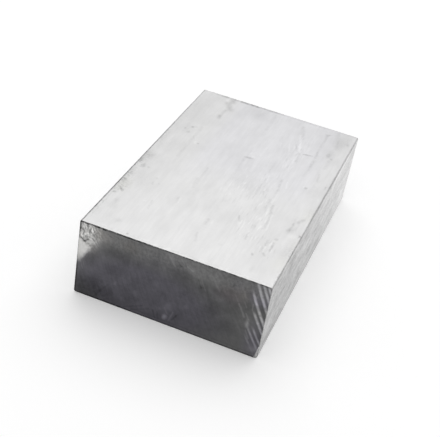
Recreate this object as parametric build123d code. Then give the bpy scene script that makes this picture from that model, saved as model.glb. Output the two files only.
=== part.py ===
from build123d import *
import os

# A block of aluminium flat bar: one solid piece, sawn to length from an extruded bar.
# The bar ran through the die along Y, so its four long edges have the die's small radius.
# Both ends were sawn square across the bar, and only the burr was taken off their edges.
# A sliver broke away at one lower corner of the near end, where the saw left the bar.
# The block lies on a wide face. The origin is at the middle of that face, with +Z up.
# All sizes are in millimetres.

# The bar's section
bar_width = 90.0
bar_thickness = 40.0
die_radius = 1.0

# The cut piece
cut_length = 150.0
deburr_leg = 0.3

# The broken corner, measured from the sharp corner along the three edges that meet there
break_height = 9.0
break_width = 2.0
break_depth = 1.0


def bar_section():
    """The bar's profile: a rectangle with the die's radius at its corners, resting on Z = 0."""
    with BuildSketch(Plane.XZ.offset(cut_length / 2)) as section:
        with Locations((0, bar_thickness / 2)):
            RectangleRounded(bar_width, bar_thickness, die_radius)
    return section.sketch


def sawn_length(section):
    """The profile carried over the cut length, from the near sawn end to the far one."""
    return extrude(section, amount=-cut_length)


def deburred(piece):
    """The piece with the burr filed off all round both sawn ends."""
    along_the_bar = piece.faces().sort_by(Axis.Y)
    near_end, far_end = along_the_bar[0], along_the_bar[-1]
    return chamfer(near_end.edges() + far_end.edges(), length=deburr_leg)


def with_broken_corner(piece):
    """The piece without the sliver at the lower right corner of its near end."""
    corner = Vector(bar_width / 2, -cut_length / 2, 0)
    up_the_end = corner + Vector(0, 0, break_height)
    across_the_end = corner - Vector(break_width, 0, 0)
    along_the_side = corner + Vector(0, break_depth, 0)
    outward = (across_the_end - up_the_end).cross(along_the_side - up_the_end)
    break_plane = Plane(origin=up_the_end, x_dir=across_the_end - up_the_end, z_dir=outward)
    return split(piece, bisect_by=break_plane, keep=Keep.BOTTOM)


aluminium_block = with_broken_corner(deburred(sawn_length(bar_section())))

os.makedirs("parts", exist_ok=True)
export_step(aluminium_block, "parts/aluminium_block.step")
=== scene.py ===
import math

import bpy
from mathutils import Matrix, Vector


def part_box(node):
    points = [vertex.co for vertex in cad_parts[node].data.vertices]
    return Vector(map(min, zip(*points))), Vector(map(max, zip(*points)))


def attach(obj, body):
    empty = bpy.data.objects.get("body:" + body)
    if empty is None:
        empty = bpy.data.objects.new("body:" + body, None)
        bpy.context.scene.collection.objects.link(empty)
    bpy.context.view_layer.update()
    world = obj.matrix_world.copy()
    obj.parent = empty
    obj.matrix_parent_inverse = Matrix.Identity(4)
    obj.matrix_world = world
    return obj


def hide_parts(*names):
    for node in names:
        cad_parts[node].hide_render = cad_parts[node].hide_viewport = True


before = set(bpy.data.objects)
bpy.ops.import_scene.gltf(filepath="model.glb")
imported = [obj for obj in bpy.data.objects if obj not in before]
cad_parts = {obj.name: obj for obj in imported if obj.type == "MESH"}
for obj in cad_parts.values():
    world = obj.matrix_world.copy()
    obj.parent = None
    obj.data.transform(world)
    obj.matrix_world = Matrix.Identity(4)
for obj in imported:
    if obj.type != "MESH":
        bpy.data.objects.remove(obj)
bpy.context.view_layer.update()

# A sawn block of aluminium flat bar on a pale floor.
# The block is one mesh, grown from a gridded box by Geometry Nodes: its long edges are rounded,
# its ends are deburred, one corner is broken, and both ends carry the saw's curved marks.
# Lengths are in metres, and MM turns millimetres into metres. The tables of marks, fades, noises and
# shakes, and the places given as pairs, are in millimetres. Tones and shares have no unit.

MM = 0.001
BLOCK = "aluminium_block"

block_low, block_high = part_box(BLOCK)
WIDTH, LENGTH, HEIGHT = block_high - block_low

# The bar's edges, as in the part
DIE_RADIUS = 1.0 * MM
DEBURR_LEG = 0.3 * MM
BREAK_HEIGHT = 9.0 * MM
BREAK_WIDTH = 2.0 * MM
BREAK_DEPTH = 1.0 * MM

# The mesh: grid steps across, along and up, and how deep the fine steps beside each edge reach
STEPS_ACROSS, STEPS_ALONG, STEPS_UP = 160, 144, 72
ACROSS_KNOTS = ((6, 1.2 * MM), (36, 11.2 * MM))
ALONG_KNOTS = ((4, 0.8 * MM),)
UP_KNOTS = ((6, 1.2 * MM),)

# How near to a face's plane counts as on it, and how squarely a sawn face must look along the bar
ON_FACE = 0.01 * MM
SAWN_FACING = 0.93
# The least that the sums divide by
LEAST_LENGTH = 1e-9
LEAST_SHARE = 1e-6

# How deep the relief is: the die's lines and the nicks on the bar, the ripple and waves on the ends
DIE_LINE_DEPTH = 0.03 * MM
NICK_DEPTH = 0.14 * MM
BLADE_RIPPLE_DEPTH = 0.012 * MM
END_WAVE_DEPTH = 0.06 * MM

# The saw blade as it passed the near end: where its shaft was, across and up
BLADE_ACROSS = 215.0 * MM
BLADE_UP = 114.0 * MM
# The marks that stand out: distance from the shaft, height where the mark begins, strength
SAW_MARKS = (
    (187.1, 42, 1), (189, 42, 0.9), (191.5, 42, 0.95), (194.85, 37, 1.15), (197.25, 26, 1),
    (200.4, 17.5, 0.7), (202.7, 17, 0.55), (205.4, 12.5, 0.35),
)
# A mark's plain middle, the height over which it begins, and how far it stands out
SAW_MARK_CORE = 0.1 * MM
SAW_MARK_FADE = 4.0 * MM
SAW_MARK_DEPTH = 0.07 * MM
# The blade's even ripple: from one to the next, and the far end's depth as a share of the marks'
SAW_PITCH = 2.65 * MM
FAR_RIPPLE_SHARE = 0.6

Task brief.
Copy verbatim the line that contains "break_plane = Plane(origin=up_the_end, x_dir=across_the_end", the line that contains "zip(*points))), Vector(map(max, zip(*points)))", and all lines between them.

Solution for this problem.
    break_plane = Plane(origin=up_the_end, x_dir=across_the_end - up_the_end, z_dir=outward)
    return split(piece, bisect_by=break_plane, keep=Keep.BOTTOM)


aluminium_block = with_broken_corner(deburred(sawn_length(bar_section())))

os.makedirs("parts", exist_ok=True)
export_step(aluminium_block, "parts/aluminium_block.step")
=== scene.py ===
import math

import bpy
from mathutils import Matrix, Vector


def part_box(node):
    points = [vertex.co for vertex in cad_parts[node].data.vertices]
    return Vector(map(min, zip(*points))), Vector(map(max, zip(*points)))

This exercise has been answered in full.